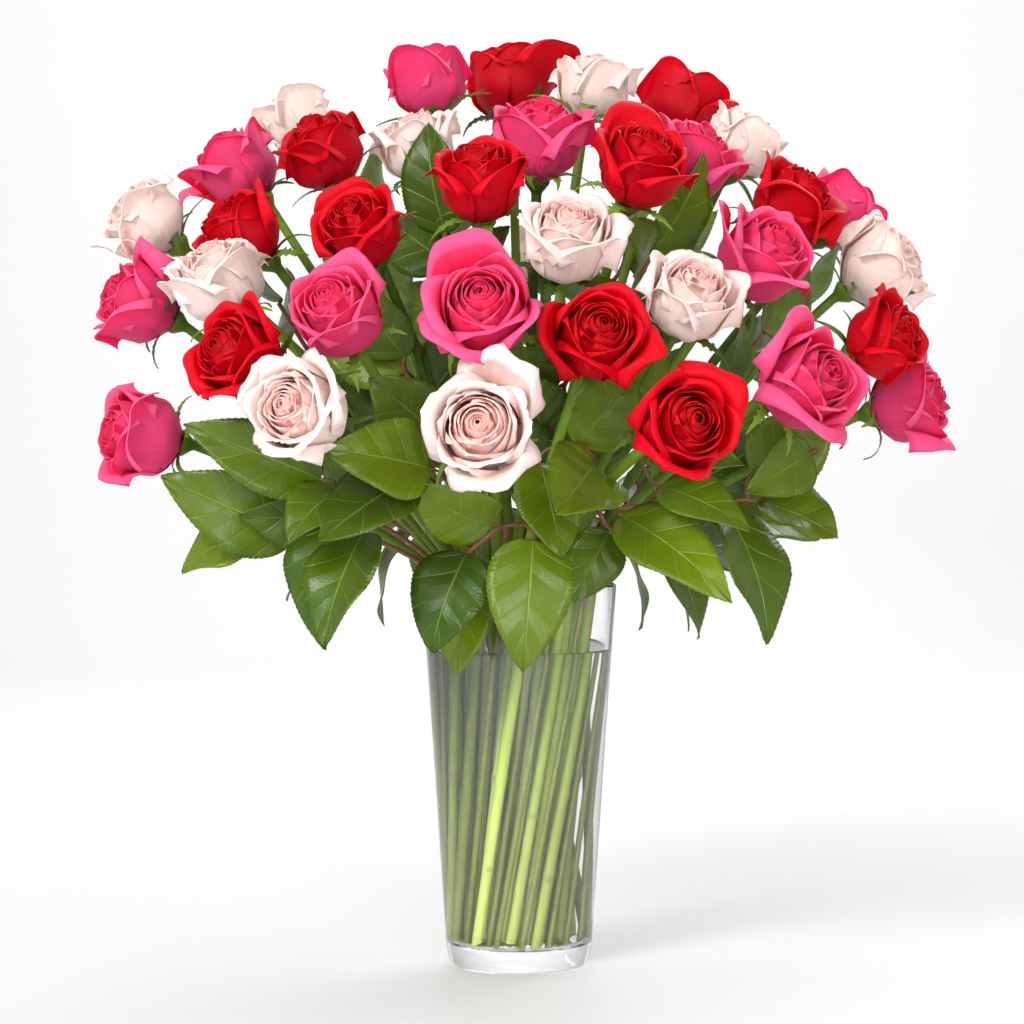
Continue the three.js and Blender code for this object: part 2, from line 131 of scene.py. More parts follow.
def table_top():
    """A floor that turns up in a quarter circle into a wall, as a strip carried along X."""
    half_width, front, back, radius, top = 6.0, -6.0, 2.2, 1.2, 5.0
    bend = np.linspace(0, math.pi / 2, 24)
    y = np.concatenate([[front], back + radius * np.sin(bend), [back + radius]])
    z = np.concatenate([[0], radius - radius * np.cos(bend), [top]])
    x = np.array([-half_width, half_width])
    points = np.stack([np.repeat(x, len(y)), np.tile(y, 2), np.tile(z, 2)], -1)
    sweep = link_mesh("table", points, grid_faces(2, len(y)))
    pale = bpy.data.materials.new("pale_table")
    pale.use_nodes = True
    shader = pale.node_tree.nodes["Principled BSDF"]
    shader.inputs["Base Color"].default_value = (0.71, 0.71, 0.715, 1)
    shader.inputs["Roughness"].default_value = 0.55
    sweep.data.materials.append(pale)


table_top()

# ---------------------------------------------------------------------------------------------
# The vase: pressed clear glass, 3 mm in the wall, with a thick foot and a fire-rounded rim. It
# stands on the flat ring and disc of its foot. A profile is turned about the vase's own axis.
# ---------------------------------------------------------------------------------------------

TURNED_STEPS = 160
CORNER_STEPS = 7  # points on each rounded corner of a profile


def node_mesh(name):
    """A CAD node's points, each once, and its triangles by point."""
    mesh = frame["nodes"][name].data
    points = np.empty(len(mesh.vertices) * 3)
    mesh.vertices.foreach_get("co", points)
    corners = np.empty(len(mesh.loops), int)
    mesh.loops.foreach_get("vertex_index", corners)
    points = points.reshape(-1, 3)
    places = np.round(points * 1e5).astype(int)
    _, first, same = np.unique(places, axis=0, return_index=True, return_inverse=True)
    return points[first], same.reshape(-1)[corners].reshape(-1, 3)


def turned(name, profile):
    """A closed solid of revolution about Z: profile is (radius, height) from axis to axis."""
    angle = np.linspace(0, 2 * math.pi, TURNED_STEPS, endpoint=False)[:, None]
    rings = profile[1:-1]
    r, z = rings[None, :, 0], rings[None, :, 1]
    skin = np.stack(np.broadcast_arrays(r * np.cos(angle), r * np.sin(angle), z), -1)
    count = len(rings)
    poles = np.array([[0, 0, profile[0, 1]], [0, 0, profile[-1, 1]]])
    pole = np.full(TURNED_STEPS, TURNED_STEPS * count)
    here = np.arange(TURNED_STEPS) * count
    beside = np.roll(here, -1)
    lower = np.stack([pole, beside, here], -1)
    upper = np.stack([pole + 1, here + count - 1, beside + count - 1], -1)
    points = np.concatenate([skin.reshape(-1, 3), poles])
    return link_mesh(name, points, grid_faces(TURNED_STEPS, count, wrap=True), lower, upper)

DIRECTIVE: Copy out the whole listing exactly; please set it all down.

PROBLEM SOLUTION:
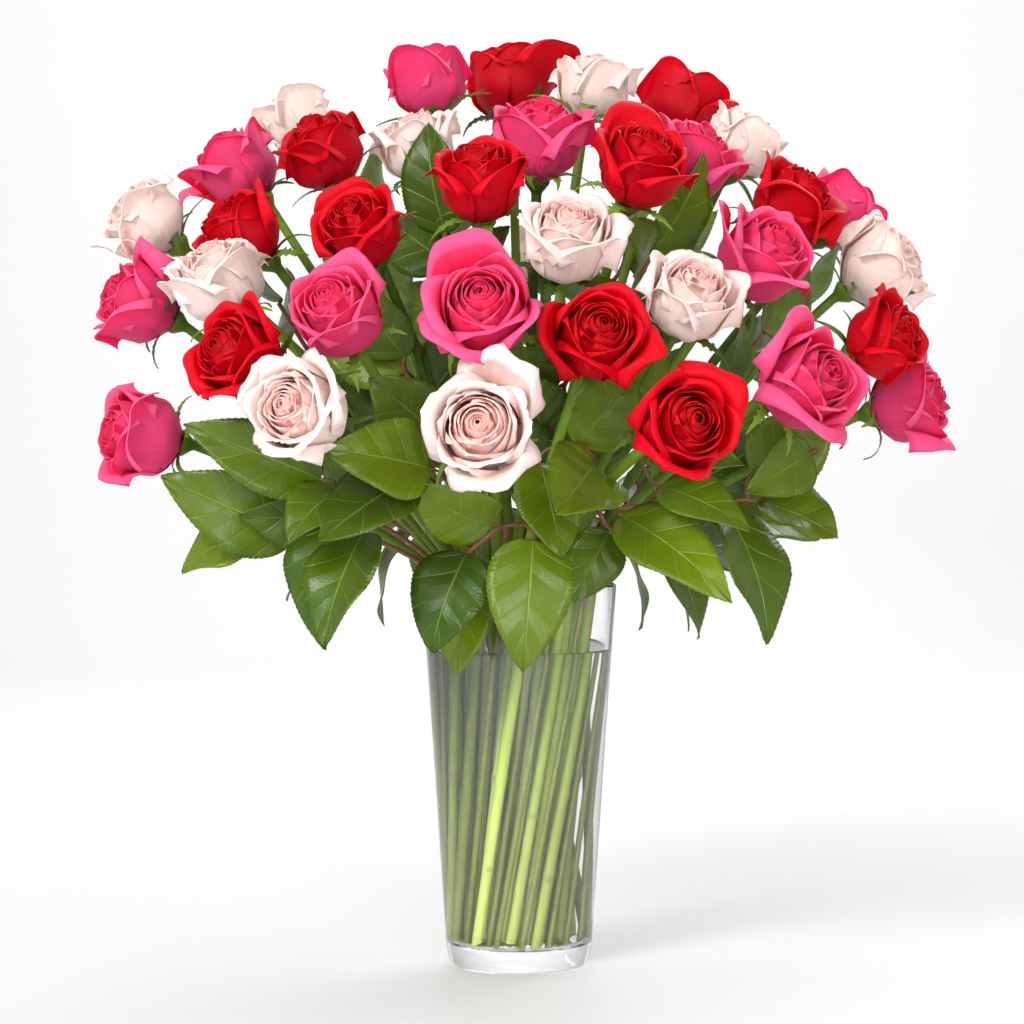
Continue the three.js and Blender code for this object: part 2, from line 131 of scene.py. More parts follow.
def table_top():
    """A floor that turns up in a quarter circle into a wall, as a strip carried along X."""
    half_width, front, back, radius, top = 6.0, -6.0, 2.2, 1.2, 5.0
    bend = np.linspace(0, math.pi / 2, 24)
    y = np.concatenate([[front], back + radius * np.sin(bend), [back + radius]])
    z = np.concatenate([[0], radius - radius * np.cos(bend), [top]])
    x = np.array([-half_width, half_width])
    points = np.stack([np.repeat(x, len(y)), np.tile(y, 2), np.tile(z, 2)], -1)
    sweep = link_mesh("table", points, grid_faces(2, len(y)))
    pale = bpy.data.materials.new("pale_table")
    pale.use_nodes = True
    shader = pale.node_tree.nodes["Principled BSDF"]
    shader.inputs["Base Color"].default_value = (0.71, 0.71, 0.715, 1)
    shader.inputs["Roughness"].default_value = 0.55
    sweep.data.materials.append(pale)


table_top()

# ---------------------------------------------------------------------------------------------
# The vase: pressed clear glass, 3 mm in the wall, with a thick foot and a fire-rounded rim. It
# stands on the flat ring and disc of its foot. A profile is turned about the vase's own axis.
# ---------------------------------------------------------------------------------------------

TURNED_STEPS = 160
CORNER_STEPS = 7  # points on each rounded corner of a profile


def node_mesh(name):
    """A CAD node's points, each once, and its triangles by point."""
    mesh = frame["nodes"][name].data
    points = np.empty(len(mesh.vertices) * 3)
    mesh.vertices.foreach_get("co", points)
    corners = np.empty(len(mesh.loops), int)
    mesh.loops.foreach_get("vertex_index", corners)
    points = points.reshape(-1, 3)
    places = np.round(points * 1e5).astype(int)
    _, first, same = np.unique(places, axis=0, return_index=True, return_inverse=True)
    return points[first], same.reshape(-1)[corners].reshape(-1, 3)


def turned(name, profile):
    """A closed solid of revolution about Z: profile is (radius, height) from axis to axis."""
    angle = np.linspace(0, 2 * math.pi, TURNED_STEPS, endpoint=False)[:, None]
    rings = profile[1:-1]
    r, z = rings[None, :, 0], rings[None, :, 1]
    skin = np.stack(np.broadcast_arrays(r * np.cos(angle), r * np.sin(angle), z), -1)
    count = len(rings)
    poles = np.array([[0, 0, profile[0, 1]], [0, 0, profile[-1, 1]]])
    pole = np.full(TURNED_STEPS, TURNED_STEPS * count)
    here = np.arange(TURNED_STEPS) * count
    beside = np.roll(here, -1)
    lower = np.stack([pole, beside, here], -1)
    upper = np.stack([pole + 1, here + count - 1, beside + count - 1], -1)
    points = np.concatenate([skin.reshape(-1, 3), poles])
    return link_mesh(name, points, grid_faces(TURNED_STEPS, count, wrap=True), lower, upper)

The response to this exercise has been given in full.